While one of the major reasons I got TEFL certified was to help with lesson planning; another was to learn about the history of education. We’ve been instructing for centuries, so how did it start, how has it changed, and how should I mold my style?
I also wanted to learn more about the relationships between teachers and students in different cultures to understand how I might be expected to act (for example, teachers in countries like China and South Korea are the knowledge holders- there to disseminate information and not be questioned). Ultimately, I learned that in Spain, similar to the United States, the relationship between teacher and student has a medium power distance, with a bond ultimately built from mutual respect, and the belief that each will try their best each day..
With this knowledge under my belt, I asked myself, “What kind of teacher will I be? Will I be strict, fun, creative, or by the book? Can I be both strict and fun?!” (yes future teachers, you can be fun and strict, but it’s a fine line too easily crossed without years of experience, but don’t lose any sleep over that just yet).
From what I’ve experienced, students decide if you’re a strict or fun-when-you-want-to-be-strict-when-you-need-to-be teacher is in the way you give feedback. TEFL prepared me for the proper ways to give feedback based on a students’ level of English, and situationally (alone, in a group, during a brainstorm). For example, if a student pronounces a word wrong while reading to the class, do you correct it? If you decide Yes, have you noticed if multiple students have had issues with that word or that type of word? Does the country you’re teaching in have difficulties with that type of letter configuration?

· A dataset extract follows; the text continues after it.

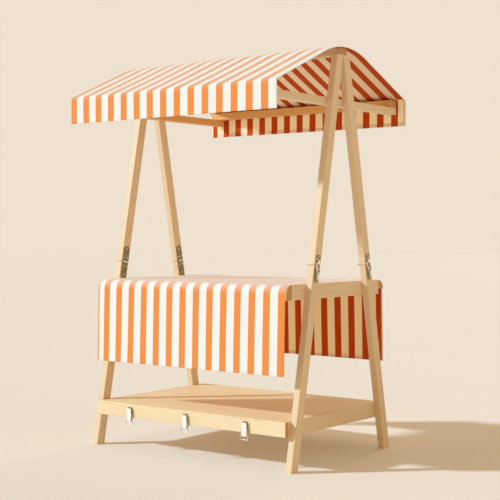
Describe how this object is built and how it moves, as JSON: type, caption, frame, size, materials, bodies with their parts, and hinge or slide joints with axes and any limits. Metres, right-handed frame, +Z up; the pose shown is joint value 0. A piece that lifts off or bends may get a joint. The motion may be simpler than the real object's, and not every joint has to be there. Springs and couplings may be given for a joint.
{
  "type": "wooden market stall",
  "caption": "Wooden market stall with leaning end frames, a striped canvas roof with valances, a clothed counter and a low shelf.",
  "frame": {"origin": "on the ground, under the middle of the stall", "axes": "+Z up; +X along the counter; the customer stands at -Y, in front"},
  "size_m": [1.402, 1.22, 2.1474],
  "materials": {
    "frame_timber": "planed pale softwood, clear finish",
    "edge_timber": "planed pale softwood, clear finish",
    "board_timber": "sanded pale softwood board",
    "hinge_steel": "zinc plated, dulled",
    "latch_steel": "zinc plated",
    "canopy_canvas": "orange and warm white woven stripes",
    "counter_canvas": "orange and warm white woven stripes"
  },
  "bodies": {
    "root": {"canopy": "canopy_canvas", "counter_board": "board_timber", "counter_cloth": "counter_canvas", "counter_front_nosing": "edge_timber", "counter_left_end_board": "edge_timber", "counter_rear_nosing": "edge_timber", "counter_right_end_board": "edge_timber", "front_eave_rail": "frame_timber", "left_front_latch_strike": "latch_steel", "left_front_leg_hinge": "hinge_steel", "left_front_leg_latch": "latch_steel", "left_front_lower_leg": "frame_timber", "left_front_upper_leg": "frame_timber", "left_rear_latch_strike": "latch_steel", "left_rear_leg_hinge": "hinge_steel", "left_rear_leg_latch": "latch_steel", "left_rear_lower_leg": "frame_timber", "left_rear_upper_leg": "frame_timber", "left_tie_beam": "frame_timber", "rear_eave_rail": "frame_timber", "ridge_beam": "frame_timber", "right_front_latch_strike": "latch_steel", "right_front_leg_hinge": "hinge_steel", "right_front_leg_latch": "latch_steel", "right_front_lower_leg": "frame_timber", "right_front_upper_leg": "frame_timber", "right_rear_latch_strike": "latch_steel", "right_rear_leg_hinge": "hinge_steel", "right_rear_leg_latch": "latch_steel", "right_rear_lower_leg": "frame_timber", "right_rear_upper_leg": "frame_timber", "right_tie_beam": "frame_timber", "shelf_board": "board_timber", "shelf_front_rail": "edge_timber", "shelf_left_rail": "edge_timber", "shelf_rail_latch_1": "latch_steel", "shelf_rail_latch_2": "latch_steel", "shelf_rail_latch_3": "latch_steel", "shelf_rear_rail": "edge_timber", "shelf_right_rail": "edge_timber"}
  },
  "joints": []
}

Should you correct the world in the moment, stop after the student reads and create a mini lesson for everyone to practice, or take the student aside after class? All of these are viable responses (giving feedback, letting it slide, creating a group lesson) that you need to consider in the moment. It’s a game-time decision that becomes easier with time, and as you learn more about the personalities and proficiencies of each student.
Building Relationships with Professors
Both the TEFL 60-Hour Certification and the Teach in Spain Pre-Departure Course were adamant about the importance of building relationships with the other teachers at your school. Particularly, showing up to the teachers’ lounge at lunchtime for gossip and chitchat to prove you are serious about the school, culture, and improving your Spanish. Here in Southern Spain, there is a short break midday for students to go to recess, and then they leave for the day at 14:00 so as to have lunch and siesta with their family. Thus, this break is the only teacher-to-teacher facetime for bonding outside the classroom. They don’t gossip, but they do speak a mile a minute (as we all do with friends) and keeping up is often discouraging. However, just being there, listening proves your worth in the school culture. That’s the relationship between all teachers; there is also that between the teachers you have class with, your Bilingual Coordinator, Jefe de Estudios, the School Secretary, the Security Staff, Maintenance Staff, and Copy Room Staff. If something happens and you need help, these people need to know your name and associate it positively.
The teachers in the classroom with you will be your biggest advocates with the other teachers. This is your chance to prove your worth as an expert English teacher, as well as create a support system. Prepare fun, diverse lessons that engage the students, and if you can, bring the topics back to their culture. Do your research on [Spanish] language, cities, history, politics, sports, food, everything, and then ask your students questions where the other teacher can get involved and help everyone learn.
Building Relationships with Students
1. Be Patient
They are trying. If they aren't, change it up. Teaching is about agility.
2. Be Kind
You don’t know what they’re going through in their other classes, with friends, or at home.
3. Be Serious
When you first meet them, explain you’re there to help, the same as any other teacher. If you build credibility around yourself, they’ll respect you.
4. Smile and Hug Them
Difficult, right? Nonverbal communication is 90% of how we perceive one another, so your actions are going to speak much louder than your words in this job. Ask them about their days when you see them in the hallways, in the grocery store, on the street. Show that you care- it will ensure they try their hardest in class, and you’ll all have more fun than you can imagine, learning.